Si giustifica la nuova decisione dicendo che la situazione peggiora, quindi, tali misure vanno estese. Non si intende valutare la gravità epidemiologica, ma sottolineare un’incongruenza. Il metodo “a zone”, adottato per la “seconda ondata”, prevede peggioramenti e rimedi. Se necessario – come spiegato – una regione può essere spostata anche tempestivamente a una fascia di rischio più elevata, con misure più stringenti per arginare il pericolo di contagi. Quel metodo è stato pensato per circostanze in divenire. Dunque, non basta limitarsi a dire che esso viene derogato perché le cose vanno peggio, e in attesa di provvedimenti ulteriori. Si può anche decidere di cambiare sistema, ma ne va spiegato il motivo in modo trasparente e razionale. Non si possono fare certe giravolte con la disinvoltura di chi conta sul fatto che gli italiani accettino qualunque decisione senza voler capire.
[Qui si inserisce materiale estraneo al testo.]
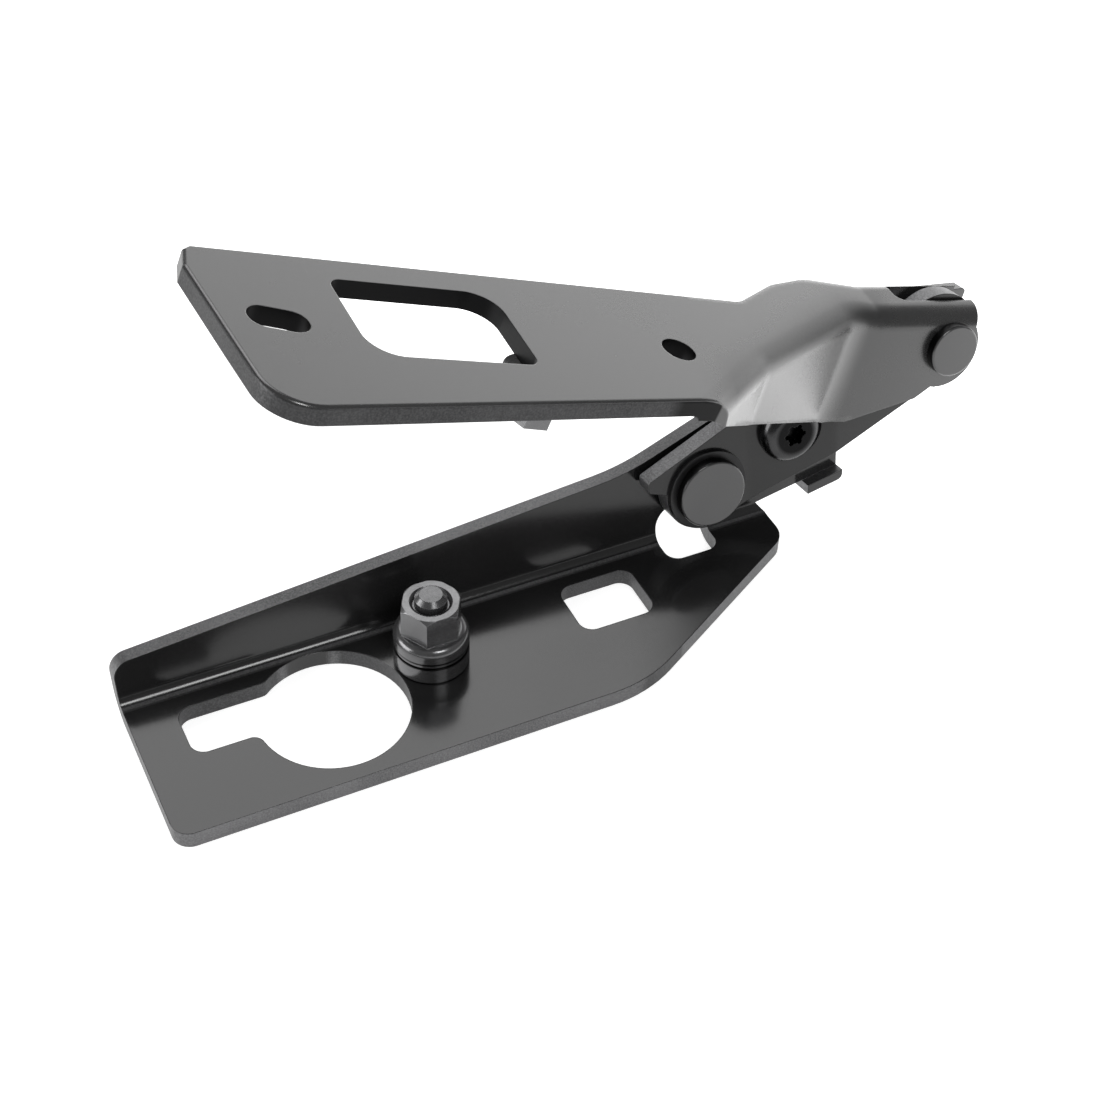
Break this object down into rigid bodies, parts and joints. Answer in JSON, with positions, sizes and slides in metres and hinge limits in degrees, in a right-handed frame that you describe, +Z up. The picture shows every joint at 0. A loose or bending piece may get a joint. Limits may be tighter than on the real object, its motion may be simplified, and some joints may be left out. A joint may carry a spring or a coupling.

Per provare a spiegare il senso del nuovo decreto, definito come provvedimento-ponte, serve partire dalla disposizione che rivede alcuni criteri per definire gli scenari di rischio, ai quali si collegano misure per le zone “arancioni” e “rosse”. Taluni indicatori in base ai quali si effettua la classificazione delle regioni – secondo il meccanismo sopra esposto – vengono sostanziati e combinati diversamente. Così le regioni, a seguito di nuova elaborazione, potranno essere spostate dal ministro della Salute in fasce di rischio più elevato, e sarà lo stesso ministro ad applicare per esse le misure individuate dal nuovo decreto. Fintanto che ciò non accadrà, saranno vigenti misure natalizie prorogate in modo uniforme per tutto il territorio nazionale. Poi, a metà gennaio, arriverà il prossimo Dpcm.
Perché si è deciso di rivedere certi indicatori, cambiando le carte in tavola? Era forse sbagliata la ponderazione fatta precedentemente? E la classificazione in zone valida finora, con relative misure restrittive, non rispecchiava la situazione di gravità effettiva delle singole regioni? Soprattutto, che fine ha fatto la “oggettività” del sistema vantata da Conte? Lo si era detto in tempi non sospetti: non conoscendosi in maniera precisa i motivi per cui erano stati scelti alcuni indicatori e non altri, il peso di ciascuno nell’apprezzamento finale, la valutazione di quelli non numerici e la combinazione complessiva, la celebrata oggettività era di mera facciata. Basta modificare parametri di valutazione o il modo in cui li si incrocia e mutano la stima del pericolo, la classificazione regionale e le limitazioni dei diritti. Il sistema continuerà a essere vantato come “scientifico”, ma il cambiamento che può farsi a monte rende palese la discrezionalità del tutto.
Continua la confusione
Si persiste a intrecciare fonti diverse – Dpcm, decreti legge, ordinanze del ministro della Salute – tra le quali si fa sempre più fatica a orientarsi. E si continua a decidere all’ultimo momento sulla vita delle persone, creando difficoltà a molti: da chi aveva organizzato la propria attività economica, facendo affidamento sulla conclusione delle restrizioni il 6 gennaio, alle famiglie che contavano sulla riapertura delle scuole il 7 gennaio e due giorni prima si trovano una scelta diversa, nonostante le rassicurazioni, e non sapendo nemmeno cos’accadrà in prosieguo. A proposito di scuola, avevamo preannunciato che riaprirle il 7 sarebbe stato arduo, essendo difficile in un mese circa - con il Natale di mezzo - creare le condizioni di sicurezza che non erano state predisposte in precedenza.
Al momento, il decreto sancisce la data dell’11 gennaio, ma le regioni si stanno orientando diversamente, come sempre. Ancora una volta, si conferma quanto già rilevato su queste pagine da settimane: lo scaricabarile elevato a sistema strutturale per scelta normativa del governo. L’incertezza è pari almeno allo sconforto. Si continua a procedere a tentoni, come se quest’anno di pandemia non fosse passato: questa è l’unica cosa certa.